Schuette did the unthinkable- as a sitting Court of Appeals judge he took a major political stance in 2008 and led the opposition to the proposed medical marijuana law. It passed by a 63% vote. Schuette famously flip-flopped on the issue of dispensaries, claiming before the November election that a yes vote for medical marijuana would bring a pot shop on every street corner but pronouncing that the law did NOT include dispensaries after it passed. Two years later in 2010 he was elected the state's top cop and immediatelybegan a jihad against the emergent cannabis industry.
Other Michigan Republican leaders have endorsed or signed on to marijuana industry generated legislation. The current Provisioning Centers Act (PCA), a dispensary bill being debated in the state Senate, was written in 2011 by agents for the Michigan Association of Compassion Centers and is championed by the National Patients Rights Association but is sponsored by Republican legislators. The bill's progress is in the hands of the Senate Majority Leader, Randy Richardville, a Republican who himself forced a business-created marijuana distribution law through both houses of legislature in 2013.
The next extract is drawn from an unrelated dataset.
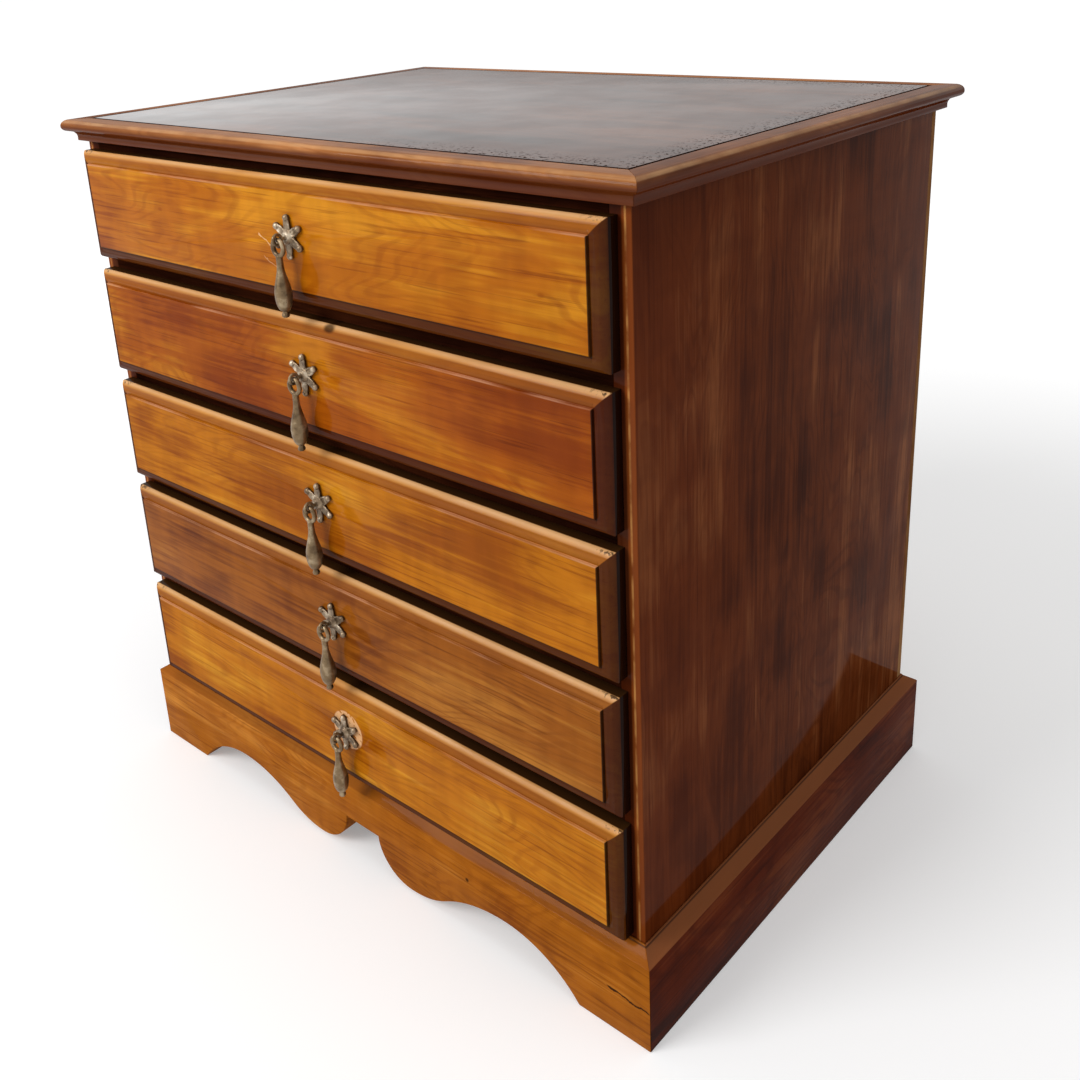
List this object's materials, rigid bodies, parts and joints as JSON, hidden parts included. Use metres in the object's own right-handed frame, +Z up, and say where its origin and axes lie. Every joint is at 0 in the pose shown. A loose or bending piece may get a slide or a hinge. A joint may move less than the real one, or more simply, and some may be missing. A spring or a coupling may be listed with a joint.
{
  "type": "collector cabinet",
  "caption": "Table-top collector cabinet: a wooden case on a shaped plinth, moulded top, shallow overlapping drawers and brass drop handles",
  "frame": {"origin": "on the floor, under the middle of the whole cabinet's box", "axes": "+X to the cabinet's right when seen from the front, +Y to its back, +Z up; drawers open along -Y"},
  "size_m": [0.469, 0.3534, 0.48],
  "materials": {
    "drawer_front_wood": "polished solid wood drawer fronts, honey amber, horizontal grain",
    "top_wood": "dark red-brown wood, hard gloss polish",
    "carcase_wood": "dark polished wood case, upright grain on the sides",
    "plinth_wood": "polished wood plinth, amber in front and darker at the side",
    "divider_wood": "stained wood boards between the drawers",
    "drawer_lining_wood": "plain unpolished wood of the drawer boxes",
    "inner_wood": "plain unpolished wood of the back board and glue blocks",
    "handle_brass": "aged cast brass, grey-olive patina, worn brighter on the high spots"
  },
  "bodies": {
    "case": {"case_side_left": "carcase_wood", "case_side_right": "carcase_wood", "case_back": "inner_wood", "top_panel": "top_wood", "plinth_glue_blocks": "inner_wood", "case_bottom": "carcase_wood", "divider_1": "divider_wood", "divider_2": "divider_wood", "divider_3": "divider_wood", "divider_4": "divider_wood", "case_top": "carcase_wood", "top_moulding_front": "top_wood", "top_moulding_right": "top_wood", "top_moulding_back": "top_wood", "top_moulding_left": "top_wood", "plinth_front": "plinth_wood", "plinth_right": "plinth_wood", "plinth_back": "plinth_wood", "plinth_left": "plinth_wood"},
    "drawer_1": {"drawer_1_front": "drawer_front_wood", "drawer_1_side_left": "drawer_lining_wood", "drawer_1_side_right": "drawer_lining_wood", "drawer_1_back": "drawer_lining_wood", "drawer_1_bottom": "drawer_lining_wood", "drawer_1_rosette": "handle_brass", "drawer_1_pin": "handle_brass"},
    "handle_1": {"drawer_1_drop": "handle_brass"},
    "drawer_2": {"drawer_2_front": "drawer_front_wood", "drawer_2_side_left": "drawer_lining_wood", "drawer_2_side_right": "drawer_lining_wood", "drawer_2_back": "drawer_lining_wood", "drawer_2_bottom": "drawer_lining_wood", "drawer_2_rosette": "handle_brass", "drawer_2_pin": "handle_brass"},
    "handle_2": {"drawer_2_drop": "handle_brass"},
    "drawer_3": {"drawer_3_front": "drawer_front_wood", "drawer_3_side_left": "drawer_lining_wood", "drawer_3_side_right": "drawer_lining_wood", "drawer_3_back": "drawer_lining_wood", "drawer_3_bottom": "drawer_lining_wood", "drawer_3_rosette": "handle_brass", "drawer_3_pin": "handle_brass"},
    "handle_3": {"drawer_3_drop": "handle_brass"},
    "drawer_4": {"drawer_4_front": "drawer_front_wood", "drawer_4_side_left": "drawer_lining_wood", "drawer_4_side_right": "drawer_lining_wood", "drawer_4_back": "drawer_lining_wood", "drawer_4_bottom": "drawer_lining_wood", "drawer_4_rosette": "handle_brass", "drawer_4_pin": "handle_brass"},
    "handle_4": {"drawer_4_drop": "handle_brass"},
    "drawer_5": {"drawer_5_front": "drawer_front_wood", "drawer_5_side_left": "drawer_lining_wood", "drawer_5_side_right": "drawer_lining_wood", "drawer_5_back": "drawer_lining_wood", "drawer_5_bottom": "drawer_lining_wood", "drawer_5_rosette": "handle_brass", "drawer_5_pin": "handle_brass"},
    "handle_5": {"drawer_5_drop": "handle_brass"}
  },
  "joints": [
    {"name": "drawer_1_slide", "type": "slide", "parent": "case", "child": "drawer_1", "axis": [0, -1, 0], "range_m": [0, 0.2]},
    {"name": "handle_1_swing", "type": "hinge", "parent": "drawer_1", "child": "handle_1", "pos_m": [0, -0.1717, 0.4284], "axis": [-1, 0, 0], "range_deg": [-4, 150]},
    {"name": "drawer_2_slide", "type": "slide", "parent": "case", "child": "drawer_2", "axis": [0, -1, 0], "range_m": [0, 0.2]},
    {"name": "handle_2_swing", "type": "hinge", "parent": "drawer_2", "child": "handle_2", "pos_m": [0, -0.1717, 0.3478], "axis": [-1, 0, 0], "range_deg": [-4, 150]},
    {"name": "drawer_3_slide", "type": "slide", "parent": "case", "child": "drawer_3", "axis": [0, -1, 0], "range_m": [0, 0.2]},
    {"name": "handle_3_swing", "type": "hinge", "parent": "drawer_3", "child": "handle_3", "pos_m": [0, -0.1717, 0.2672], "axis": [-1, 0, 0], "range_deg": [-4, 150]},
    {"name": "drawer_4_slide", "type": "slide", "parent": "case", "child": "drawer_4", "axis": [0, -1, 0], "range_m": [0, 0.2]},
    {"name": "handle_4_swing", "type": "hinge", "parent": "drawer_4", "child": "handle_4", "pos_m": [0, -0.1717, 0.1866], "axis": [-1, 0, 0], "range_deg": [-4, 150]},
    {"name": "drawer_5_slide", "type": "slide", "parent": "case", "child": "drawer_5", "axis": [0, -1, 0], "range_m": [0, 0.2]},
    {"name": "handle_5_swing", "type": "hinge", "parent": "drawer_5", "child": "handle_5", "pos_m": [0, -0.1717, 0.106], "axis": [-1, 0, 0], "range_deg": [-4, 150]}
  ]
}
Schuette will not see cannabis votes ever in his lifetime but other Republicans in the state might if the PCA legislation is approved before the November election. Passage of the PCA and its companion bill allowing consumption of edibles and concentrates will help the state Republicans in the tight races for governor and legislative positions- but only if the content of the bills remain as created by the marijuana advocates themselves. Last-minute changes to the bills, like a move to create commercial marijuana growing operations or adding burdensome restrictions on locations for distribution centers, will wipe The Bump out of the equation for state conservatives, even if the bills are passed, and there will be no Bump if delays prevent a vote prior to the election.
UPDATE THE ARGUMENTS
One of the problems conservatives face when opposing marijuana law reform are the conservatives themselves.
Spokespersons for the right-wing effort to change cannabis laws can do more harm than good by spewing outdated attitudes or trying to spin science. A perfect example: Kevin Sabet. The mouthpiece for Project SAM is frequently featured on national television programs. Sabet leans on debunked medical studies and select university reports to argue that marijuana use is a public health problem that should be treated like an addiction. His rhetoric sounds more like the rantings of the Bigfoot Hunters than discourse from a learned professional.
That makes refuting his positions easy- Mason Tvert of the Marijuana Policy Project and Russ Belville of 420Radio.org are experts at the art of deciphering the Sabet pseudo-science rhetoric- but his presence on television means Patrick Kennedy and Company still think people will believe whatever a white man in a suit tells them. We've evolved past that.
Another way the right loses average voters because they can't get over themselves: ridiculous restrictions on marijuana use or dispensary locations. Asking dispensary owners to pay astronomical registration fees or prohibiting medical marijuana patients from growing cannabis in their own home are actions championed by conservatives but rejected by the general populace as unnecessary and even appropriate. CBD-only bills? 24 hour television surveillance of... plants? Only one dispensary per town? These issues are losers in the minds of the modern American.
Gone are the days (almost) when you could treat marijuana patients and businesses like second-class citizens just because they were marijuana businesses or potheads. Stoners learned how to call the ACLU. Current and former smokers got jobs in television and entertainment. One of us became the Attorney General of the United States of America. Another one became President.
Actually, several of us have become President. Numbers don't lie, and there simply is no denying marijuana acceptance is spiking while prohibition is failing. If the Republican Party is to remain relevant in the minds of marijuana users they'll have to make their message more THC-friendly.